The letter from the three senators — which they also sent to Facebook CEO Mark Zuckerberg — asked Oakes whether he acknowledges the conduct described in a Facebook's statement announcing the suspension of Nix’s account, and those of both SCL Group and Cambridge Analytica.
It also asks him to provide information about whether he was aware of other activity by Cambridge that Facebook said led to the suspension, including how it accessed the data in question and whether it falsely certified that it had destroyed it at Facebook's request.
“Consumers rely on app developers to be transparent and truthful in their terms of service so consumers can make informed decisions about whether to consent to the sharing and use of their data,” the senators wrote. “Therefore, the allegation that SCL was not forthcoming with Facebook or transparent with consumers is troubling.”
The senators reminded Oakes that their committee has jurisdiction over the Internet and communications technologies generally, as well as over consumer protection and data privacy issues.
Meanwhile, Democrats who have been investigating Russian election interference and suspected collusion between the Kremlin and the Trump campaign are expressing heightened interest in Oakes’s company, though for now their focus is primarily on Nix.
Rep.
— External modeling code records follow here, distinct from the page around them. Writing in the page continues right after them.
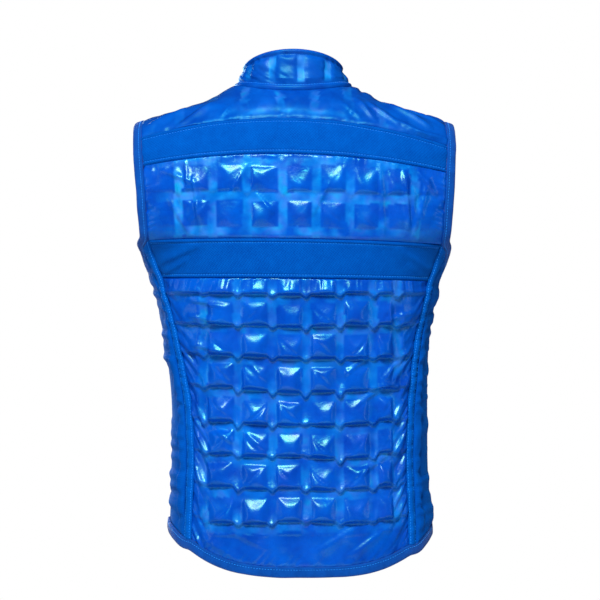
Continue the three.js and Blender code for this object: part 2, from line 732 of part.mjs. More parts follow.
const edgeOf = (grid, sign) => grid.map((row) => row[sign > 0 ? row.length - 1 : 0]);
const hemPlaces = { right: [], left: [] };
const neckPlaces = { right: [], left: [] };
for (const { name, sign } of SIDES) {
  const backEdge = [...edgeOf(lowerBand, sign).slice(0, -1), ...edgeOf(main, sign)];
  const backStrip = stripGrid(backEdge, sign, BACK);
  const frontUpper = frontUpperGrid(sign);
  const frontMain = frontGrid(frontMainRows, sign, QUILT_RISE);
  const frontBand = bandBetween(frontUpper[FRONT_UPPER_ROWS], frontMain[0], FRONT, false);
  const frontEdge = [...edgeOf(frontBand, 1).slice(0, -1), ...edgeOf(frontMain, 1)];
  const frontStrip = stripGrid(frontEdge, sign, FRONT);
  const sidePanel = sideGrid(backStrip, frontStrip, sign);

  addPiece("back_seam_strip_" + name, clothWall(backStrip), meshKnit);
  addPiece("side_panel_" + name, clothWall(sidePanel), meshKnit);
  addPiece("front_seam_strip_" + name, clothWall(frontStrip), meshKnit);
  addPiece("front_upper_panel_" + name, clothWall(frontUpper), glossyNylon);
  addPiece("front_band_" + name, clothWall(frontBand), meshKnit);
  addPiece("front_main_panel_" + name, clothWall(frontMain), glossyNylon);

  const armhole = [
    ...edgeOf(yoke, sign).slice(0, -1),
    ...edgeOf(upperBand, sign).slice(0, -1),
    ...edgeOf(middle, sign).slice(0, -1),
    backStrip[0][0],
    ...sidePanel[0],
    ...edgeOf(frontUpper, 1).slice(1).reverse(),
  ];
  addPiece("armhole_binding_" + name, bindingAlong(armhole, BINDING_WIDTH, true, -sign), trimTape);

  hemPlaces[name] = [
    ...frontMain[frontMain.length - 1].slice(0, -1),
    frontStrip[frontStrip.length - 1][0],
    ...[...sidePanel[sidePanel.length - 1]].reverse(),
  ];
  neckPlaces[name] = frontUpper[0].slice(0, FRONT_NECK);
}

// The hem binding runs from the zip on the right round the back to the zip on the left.
const mainFoot = [...main[main.length - 1]].reverse();
const hemLine = [...hemPlaces.right, ...mainFoot, ...[...hemPlaces.left].reverse()];
const hemBinding = bindingAlong(hemLine, HEM_WIDTH, false, -1);
addPiece("hem_binding", hemBinding, trimTape);

// The collar stands on the neck seam, from the zip on the right round the back to the zip on the left.
// Each ring: how far up it is, and whether it is rolled out or puffed between the channels.
const COLLAR_RINGS = [
  { up: 0.0, roll: 0, puff: 0 },
  { up: 0.07, roll: 1, puff: 0 },
  { up: 0.16, roll: 0, puff: 0 },
  { up: 0.6, roll: 0, puff: 1 },
  { up: 0.84, roll: 1, puff: 0 },
  { up: 1.0, roll: 0, puff: 0 },
];

// The top edge of the collar at a turn round the neck: 0 at the back, half a turn at the front.
function collarTop(turn) {
  const backShare = Math.max(0, Math.cos(turn));
  const frontShare = Math.max(0, -Math.cos(turn));
  const reach = Math.cos(turn) > 0 ? COLLAR_BACK_REACH : COLLAR_FRONT_REACH;
  const height =
    COLLAR_SIDE_TOP +
    (COLLAR_BACK_TOP - COLLAR_SIDE_TOP) * backShare ** 1.3 +
    (COLLAR_FRONT_TOP - COLLAR_SIDE_TOP) * frontShare ** 1.3;
  const outward = new THREE.Vector3(Math.sin(turn), -Math.cos(turn), COLLAR_TILT).normalize();
  const x = COLLAR_HALF_WIDTH * Math.sin(turn) + lean(0);
  return { at: new THREE.Vector3(x, -reach * Math.cos(turn), height), normal: outward };
}

function collarGeometry() {
  const seam = [...neckPlaces.right, ...yoke[0].slice(LEFT_NECK, RIGHT_NECK + 1).reverse()];
  seam.push(...[...neckPlaces.left].reverse());
  const first = Math.asin(ZIP_HALF_WIDTH / COLLAR_HALF_WIDTH);
  const turnAt = (place) => {
    const x = (place.at.x - lean(-place.at.z)) / NECK_HALF_WIDTH;
    const reach = place.at.y > 0 ? NECK_FRONT_REACH : NECK_BACK_REACH;
    return Math.atan2(x, -place.at.y / reach);
  };
  const turns = seam.map(turnAt);
  turns[0] = Math.PI - first;
  turns[turns.length - 1] = first - Math.PI;
  const feet = [];
  seam.forEach((place, k) => {
    feet.push({ ...place, turn: turns[k] });
    if (k === seam.length - 1) return;
    const next = seam[k + 1];
    const at = place.at.clone().add(next.at).multiplyScalar(0.5);
    const normal = place.normal.clone().add(next.normal).normalize();
    feet.push({ at, normal, turn: (turns[k] + turns[k + 1]) / 2 });
  });
  const last = feet.length - 1;
  return COLLAR_RINGS.map(({ up, roll, puff }) =>
    feet.map((foot, k) => {
      const top = collarTop(foot.turn);
      const bow = COLLAR_BOW * Math.sin(Math.PI * up);
      const at = foot.at.clone().lerp(top.at, up).addScaledVector(top.normal, bow);
      const centre = mix(lean(-foot.at.z), lean(0), up);
      if (k === 0) at.x = Math.max(at.x, centre + ZIP_HALF_WIDTH);
      if (k === last) at.x = Math.min(at.x, centre - ZIP_HALF_WIDTH);
      const normal = foot.normal.clone().lerp(top.normal, Math.min(1, up * 2.5)).normalize();
      const between = k % 4 === 2 ? COLLAR_RISE : 0;
      return { at, normal, rise: roll * COLLAR_ROLL + puff * between };
    }),
  );
}
addPiece("collar", clothWall(collarGeometry(), COLLAR_WALL), glossyNylon);

// The front zip: tape and chain up the centre front and the collar, closed, with its slider at the top.
function zipPath() {
  const neckDrop = -neckPlaces.right[0].at.z;
  const path = [];
  const steps = 17;
  const foot = hemDrop(0, FRONT) - ZIP_FOOT_RISE;
  for (let k = 0; k <= steps; k++) {
    const drop = mix(foot, neckDrop, k / steps);
    path.push(new THREE.Vector3(lean(drop), depthAt(0, drop, FRONT), -drop));
  }
  const top = collarTop(Math.PI);
  const base = path[path.length - 1];
  for (const up of [0.12, 0.35, 0.65, 0.98]) {
    const bow = COLLAR_BOW * Math.sin(Math.PI * up);
    path.push(base.clone().lerp(top.at, up).addScaledVector(top.normal, bow));
  }
  return path;
}

// The direction out of the zip's face at a step of its path.
function zipOut(path, k) {
  const before = path[Math.max(0, k - 1)];
  const after = path[Math.min(path.length - 1, k + 1)];
  const along = after.clone().sub(before);
  return new THREE.Vector3(0, along.z, -along.y).normalize();
}

function zipGeometry() {
  const path = zipPath();
  const tape = ZIP_HALF_WIDTH - GAP;
  const chain = ZIP_CHAIN_HALF_WIDTH;
  const outline = [
    [-tape, 0],
    [tape, 0],
    [tape, ZIP_TAPE_WALL],
    [chain, ZIP_TAPE_WALL],
    [chain, ZIP_CHAIN_HEIGHT],
    [-chain, ZIP_CHAIN_HEIGHT],
    [-chain, ZIP_TAPE_WALL],
    [-tape, ZIP_TAPE_WALL],
  ];
  const outlines = path.map((at, k) => {
    const out = zipOut(path, k);
    return outline.map(([u, v]) => {
      const point = at.clone().addScaledVector(out, v);
      point.x += u;
      return Object.assign(point, { u, v });
    });
  });
  const seat = path.length - 2;
  const out = zipOut(path, seat);
  const tilt = -Math.atan2(out.z, out.y);
  const boxAt = (width, thick, length, lift, below) => {
    const box = new THREE.BoxGeometry(width, thick, length);
    box.translate(0, lift, below);
    box.rotateX(-tilt);
    return box.translate(path[seat].x, path[seat].y, path[seat].z);
  };
  const sliderLift = ZIP_CHAIN_HEIGHT / 2 + SLIDER_HEIGHT / 2;
  const slider = boxAt(SLIDER_WIDTH, SLIDER_HEIGHT, SLIDER_LENGTH, sliderLift, 0);
  const pullLift = sliderLift + SLIDER_HEIGHT / 2;
  const pullDrop = -(PULL_LENGTH - SLIDER_LENGTH) / 2;
  const pull = boxAt(PULL_WIDTH, PULL_WALL, PULL_LENGTH, pullLift, pullDrop);
  return fuse([sweep(outlines, false), slider, pull]);
}

// One closed body from several that overlap.
function fuse(geometries) {
  const solids = geometries.map((geometry) => {
    const bare = geometry.clone();
    bare.deleteAttribute("normal");
    bare.deleteAttribute("uv");
    const merged = mergeVertices(bare, 1e-4);
    return new wasm.Manifold(
      new wasm.Mesh({
        numProp: 3,
        vertProperties: merged.attributes.position.array,
        triVerts: new Uint32Array(merged.index.array),
      }),
    );
  });
  const mesh = solids.reduce((whole, solid) => whole.add(solid)).getMesh();
  const geometry = new THREE.BufferGeometry();
  geometry.setAttribute("position", new THREE.BufferAttribute(mesh.vertProperties, 3));
  geometry.setIndex(new THREE.BufferAttribute(mesh.triVerts, 1));
  return geometry;
}
addPiece("front_zip", zipGeometry(), zipNylon);

export default vest;
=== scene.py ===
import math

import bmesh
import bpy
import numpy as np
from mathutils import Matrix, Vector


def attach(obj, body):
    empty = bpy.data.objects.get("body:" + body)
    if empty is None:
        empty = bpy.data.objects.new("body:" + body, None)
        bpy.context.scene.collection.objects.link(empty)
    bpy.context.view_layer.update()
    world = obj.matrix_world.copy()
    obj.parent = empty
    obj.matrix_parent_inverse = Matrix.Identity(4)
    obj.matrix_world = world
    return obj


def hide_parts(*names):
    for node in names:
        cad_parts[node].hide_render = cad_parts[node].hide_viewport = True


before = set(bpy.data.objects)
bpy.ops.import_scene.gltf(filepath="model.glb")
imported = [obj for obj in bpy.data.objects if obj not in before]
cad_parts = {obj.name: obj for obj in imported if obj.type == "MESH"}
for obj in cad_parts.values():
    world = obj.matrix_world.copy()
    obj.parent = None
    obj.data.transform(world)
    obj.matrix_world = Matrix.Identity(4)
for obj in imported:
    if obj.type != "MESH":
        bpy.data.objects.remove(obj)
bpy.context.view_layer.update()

# %% [markdown]
# The cooling vest is sewn from about twenty pieces of cloth: glossy coated nylon, welded into small square
# pillows that hold the cooling filling, matte knit for the bands and sides, folded tape round the edges and a
# zip in front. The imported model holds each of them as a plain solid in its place. This lesson makes the cloth
# itself. It could be sculpted by hand, but a garment follows its pattern, so every piece is worked out from
# the same body form, the same seams and the same welds as the solids, only much finer.

MM = 0.001

# %% [markdown]
# All sizes below are in millimetres, measured as a tailor does: across from the centre back and down from the
# shoulders. A drop is a depth below the shoulder level. The tables of the body form give a section at each
# drop. They could be a scan, but a dozen sections and a smooth curve through them are easier to read and give
# cloth without bumps of its own.

# %% The sizes of the vest
BACK_LENGTH = 624.0
HEM_RISE = 60.0
SIDE_HEM_RISE = 22.0
HEM_SHIFT = 5.0
FRONT_HEM_RISE = 6.0
NECK_HALF_WIDTH = 76.0
NECK_BACK_REACH = 62.0
NECK_FRONT_REACH = 78.0
SHOULDER_HALF_WIDTH = 194.0
SHOULDER_DROP = 44.0
CHEST_HALF_WIDTH = 195.0
CHEST_DEPTH = 115.0
UNDERARM_DROP = 240.0
ARMHOLE_SEAM_DROP = 203.0
LEAN = 6.0
STRIP_WIDTH = 12.0
STRIP_SLOPE = 9.0
BINDING_WIDTH = 11.0
HEM_WIDTH = 12.0
ZIP_HALF_WIDTH = 8.0
WELD_WIDTH = 11.0
FIRST_WELD_DROP = 272.0
WELD_PITCH = 41.5
WELD_ROWS = 8
BACK, FRONT = -1, 1

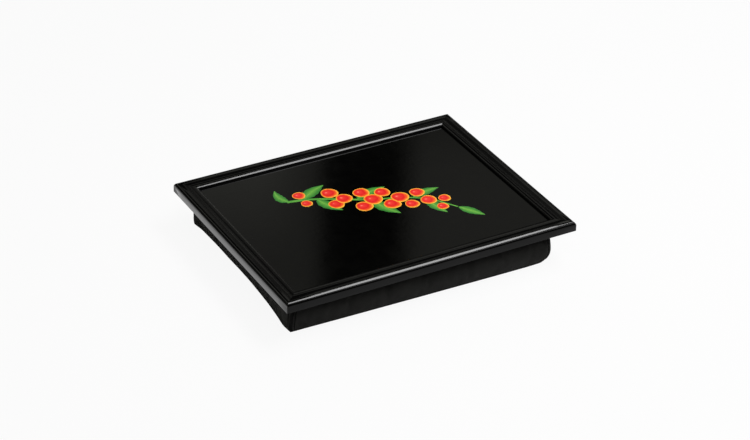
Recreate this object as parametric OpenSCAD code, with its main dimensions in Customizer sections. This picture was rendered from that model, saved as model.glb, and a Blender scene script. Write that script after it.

Adam Schiff of California, the top Democrat on the House Intelligence Committee, said Wednesday on MSNBC that he was particularly concerned about Nix’s comments, captured by Channel 4, about how he got off easy during his interview with Congress.
“The Republicans asked three questions. Five minutes, done,” Nix said. And while the Democrats asked two hours of questions, Nix said he didn’t have to answer them because “it’s voluntary.”
Schiff said Wednesday he wants Nix to come back and testify as well as witnesses the committee Democrats wanted to interview.
“We didn’t get the information that we needed and in light of these whistleblower allegations there are serious questions about the truthfulness of Mr. Nix’s testimony,” Schiff said.
“We ought to bring Alexander Nix back and quite frankly the other Cambridge Analytica witnesses that had been on our witness list. Still a lot of questions.”